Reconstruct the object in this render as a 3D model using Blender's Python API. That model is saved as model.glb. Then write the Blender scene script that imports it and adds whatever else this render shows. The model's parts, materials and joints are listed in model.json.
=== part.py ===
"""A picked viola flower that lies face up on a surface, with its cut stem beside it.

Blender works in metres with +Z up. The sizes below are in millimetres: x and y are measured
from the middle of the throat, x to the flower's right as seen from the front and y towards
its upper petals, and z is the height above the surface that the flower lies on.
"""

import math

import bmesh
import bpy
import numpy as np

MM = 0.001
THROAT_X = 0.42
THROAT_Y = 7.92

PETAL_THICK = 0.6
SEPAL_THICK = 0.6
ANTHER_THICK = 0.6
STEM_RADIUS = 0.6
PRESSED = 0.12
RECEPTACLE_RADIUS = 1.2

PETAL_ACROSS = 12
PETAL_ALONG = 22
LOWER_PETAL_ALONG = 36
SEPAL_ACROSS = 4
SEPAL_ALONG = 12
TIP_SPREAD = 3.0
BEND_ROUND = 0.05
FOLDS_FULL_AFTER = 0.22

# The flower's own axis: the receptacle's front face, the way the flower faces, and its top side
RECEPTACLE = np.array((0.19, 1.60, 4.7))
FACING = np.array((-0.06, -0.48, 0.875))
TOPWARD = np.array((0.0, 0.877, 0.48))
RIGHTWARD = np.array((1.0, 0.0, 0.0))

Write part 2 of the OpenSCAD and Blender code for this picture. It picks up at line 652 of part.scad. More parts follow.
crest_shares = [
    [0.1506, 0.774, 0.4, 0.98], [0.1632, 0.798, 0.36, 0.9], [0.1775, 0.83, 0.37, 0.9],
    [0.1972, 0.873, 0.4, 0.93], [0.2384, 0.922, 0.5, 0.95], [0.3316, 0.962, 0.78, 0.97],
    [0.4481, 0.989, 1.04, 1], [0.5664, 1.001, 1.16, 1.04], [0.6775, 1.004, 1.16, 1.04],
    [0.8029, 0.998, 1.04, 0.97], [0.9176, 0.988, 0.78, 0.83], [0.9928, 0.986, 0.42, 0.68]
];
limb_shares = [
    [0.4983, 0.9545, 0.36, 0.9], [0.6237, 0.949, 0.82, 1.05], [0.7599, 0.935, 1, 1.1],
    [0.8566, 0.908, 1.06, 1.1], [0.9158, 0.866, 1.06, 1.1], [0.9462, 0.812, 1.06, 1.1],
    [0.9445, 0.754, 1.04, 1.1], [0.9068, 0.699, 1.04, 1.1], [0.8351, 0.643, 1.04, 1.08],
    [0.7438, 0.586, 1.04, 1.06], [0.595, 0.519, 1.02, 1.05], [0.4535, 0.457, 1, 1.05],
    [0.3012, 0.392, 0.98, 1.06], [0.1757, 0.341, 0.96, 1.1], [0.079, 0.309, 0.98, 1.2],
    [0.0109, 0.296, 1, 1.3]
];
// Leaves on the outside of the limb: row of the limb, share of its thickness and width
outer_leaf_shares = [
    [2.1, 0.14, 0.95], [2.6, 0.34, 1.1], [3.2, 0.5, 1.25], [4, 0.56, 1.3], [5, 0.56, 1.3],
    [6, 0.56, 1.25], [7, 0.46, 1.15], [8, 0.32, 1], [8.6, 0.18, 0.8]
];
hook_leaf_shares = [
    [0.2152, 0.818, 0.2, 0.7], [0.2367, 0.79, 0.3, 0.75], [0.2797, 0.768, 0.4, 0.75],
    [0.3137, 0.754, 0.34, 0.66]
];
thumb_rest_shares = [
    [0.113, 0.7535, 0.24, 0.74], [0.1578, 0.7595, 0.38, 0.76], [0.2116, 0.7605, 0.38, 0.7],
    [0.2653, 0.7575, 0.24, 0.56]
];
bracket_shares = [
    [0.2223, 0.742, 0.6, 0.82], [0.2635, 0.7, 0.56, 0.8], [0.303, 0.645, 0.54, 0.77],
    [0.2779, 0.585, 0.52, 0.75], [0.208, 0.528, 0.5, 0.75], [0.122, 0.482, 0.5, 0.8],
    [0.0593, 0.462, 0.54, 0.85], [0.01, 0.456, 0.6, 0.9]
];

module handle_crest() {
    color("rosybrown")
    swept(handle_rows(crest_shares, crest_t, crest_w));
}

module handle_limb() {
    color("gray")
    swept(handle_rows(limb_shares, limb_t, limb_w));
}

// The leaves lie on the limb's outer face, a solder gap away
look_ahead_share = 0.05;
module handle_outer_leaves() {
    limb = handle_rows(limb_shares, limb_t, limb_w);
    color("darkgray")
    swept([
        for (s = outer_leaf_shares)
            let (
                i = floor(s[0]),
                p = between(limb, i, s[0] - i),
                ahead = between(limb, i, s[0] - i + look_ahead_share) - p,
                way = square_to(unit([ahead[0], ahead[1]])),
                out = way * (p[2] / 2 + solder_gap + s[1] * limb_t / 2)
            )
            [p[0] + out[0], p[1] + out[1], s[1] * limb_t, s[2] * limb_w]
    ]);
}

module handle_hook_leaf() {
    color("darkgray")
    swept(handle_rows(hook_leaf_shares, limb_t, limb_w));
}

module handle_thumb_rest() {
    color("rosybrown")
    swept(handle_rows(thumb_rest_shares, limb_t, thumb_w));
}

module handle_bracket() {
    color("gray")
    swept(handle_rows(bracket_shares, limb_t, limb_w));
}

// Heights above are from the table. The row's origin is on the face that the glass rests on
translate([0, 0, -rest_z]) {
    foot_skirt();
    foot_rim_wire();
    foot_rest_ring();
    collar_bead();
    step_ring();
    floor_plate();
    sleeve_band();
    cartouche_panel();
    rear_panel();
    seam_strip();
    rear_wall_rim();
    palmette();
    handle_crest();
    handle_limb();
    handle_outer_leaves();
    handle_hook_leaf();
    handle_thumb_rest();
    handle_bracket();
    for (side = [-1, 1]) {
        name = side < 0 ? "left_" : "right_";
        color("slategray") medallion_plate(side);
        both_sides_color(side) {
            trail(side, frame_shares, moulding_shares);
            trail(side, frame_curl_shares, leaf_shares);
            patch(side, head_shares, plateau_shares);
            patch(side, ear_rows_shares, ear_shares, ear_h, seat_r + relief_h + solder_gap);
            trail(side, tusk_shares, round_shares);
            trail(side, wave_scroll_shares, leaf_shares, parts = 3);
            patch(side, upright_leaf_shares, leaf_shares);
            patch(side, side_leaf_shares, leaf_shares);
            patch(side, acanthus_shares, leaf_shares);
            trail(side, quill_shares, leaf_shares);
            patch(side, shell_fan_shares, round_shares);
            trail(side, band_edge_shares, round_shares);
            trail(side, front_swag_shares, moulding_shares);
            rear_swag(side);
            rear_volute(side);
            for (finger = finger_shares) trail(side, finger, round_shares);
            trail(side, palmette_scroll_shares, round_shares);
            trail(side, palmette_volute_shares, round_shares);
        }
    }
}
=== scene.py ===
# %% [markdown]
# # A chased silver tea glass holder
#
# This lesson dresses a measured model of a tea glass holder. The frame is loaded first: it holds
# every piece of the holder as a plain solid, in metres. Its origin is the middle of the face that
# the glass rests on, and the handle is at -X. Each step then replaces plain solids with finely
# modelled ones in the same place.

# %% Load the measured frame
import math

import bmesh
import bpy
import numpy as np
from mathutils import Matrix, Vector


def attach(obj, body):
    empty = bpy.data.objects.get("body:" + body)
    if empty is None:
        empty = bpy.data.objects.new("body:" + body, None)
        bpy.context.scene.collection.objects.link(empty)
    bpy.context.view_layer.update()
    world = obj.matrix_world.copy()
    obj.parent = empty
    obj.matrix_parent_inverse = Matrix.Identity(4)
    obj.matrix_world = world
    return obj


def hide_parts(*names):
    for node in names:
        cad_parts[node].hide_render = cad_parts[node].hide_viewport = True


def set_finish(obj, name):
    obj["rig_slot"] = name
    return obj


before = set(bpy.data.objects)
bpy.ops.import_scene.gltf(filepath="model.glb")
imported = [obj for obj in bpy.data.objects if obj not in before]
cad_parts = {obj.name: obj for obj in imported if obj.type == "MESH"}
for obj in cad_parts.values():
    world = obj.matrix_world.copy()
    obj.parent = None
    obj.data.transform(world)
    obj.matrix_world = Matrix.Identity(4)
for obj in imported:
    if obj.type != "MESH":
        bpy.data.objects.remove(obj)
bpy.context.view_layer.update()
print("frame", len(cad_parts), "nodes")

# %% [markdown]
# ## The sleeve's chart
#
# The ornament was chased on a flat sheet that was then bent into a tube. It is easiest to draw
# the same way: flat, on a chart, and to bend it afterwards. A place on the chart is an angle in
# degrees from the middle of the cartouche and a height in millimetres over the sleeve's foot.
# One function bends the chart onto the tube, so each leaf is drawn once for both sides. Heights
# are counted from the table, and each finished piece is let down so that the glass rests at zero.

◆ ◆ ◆

The lines to extract from the data above begin with the line containing "obj.matrix_parent_inverse = Matrix.Identity(4)" and end with the line containing "obj.matrix_world = Matrix.Identity(4)". Extract them exactly, including both.

### EXPECTED ANSWER
    obj.matrix_parent_inverse = Matrix.Identity(4)
    obj.matrix_world = world
    return obj


def hide_parts(*names):
    for node in names:
        cad_parts[node].hide_render = cad_parts[node].hide_viewport = True


def set_finish(obj, name):
    obj["rig_slot"] = name
    return obj


before = set(bpy.data.objects)
bpy.ops.import_scene.gltf(filepath="model.glb")
imported = [obj for obj in bpy.data.objects if obj not in before]
cad_parts = {obj.name: obj for obj in imported if obj.type == "MESH"}
for obj in cad_parts.values():
    world = obj.matrix_world.copy()
    obj.parent = None
    obj.data.transform(world)
    obj.matrix_world = Matrix.Identity(4)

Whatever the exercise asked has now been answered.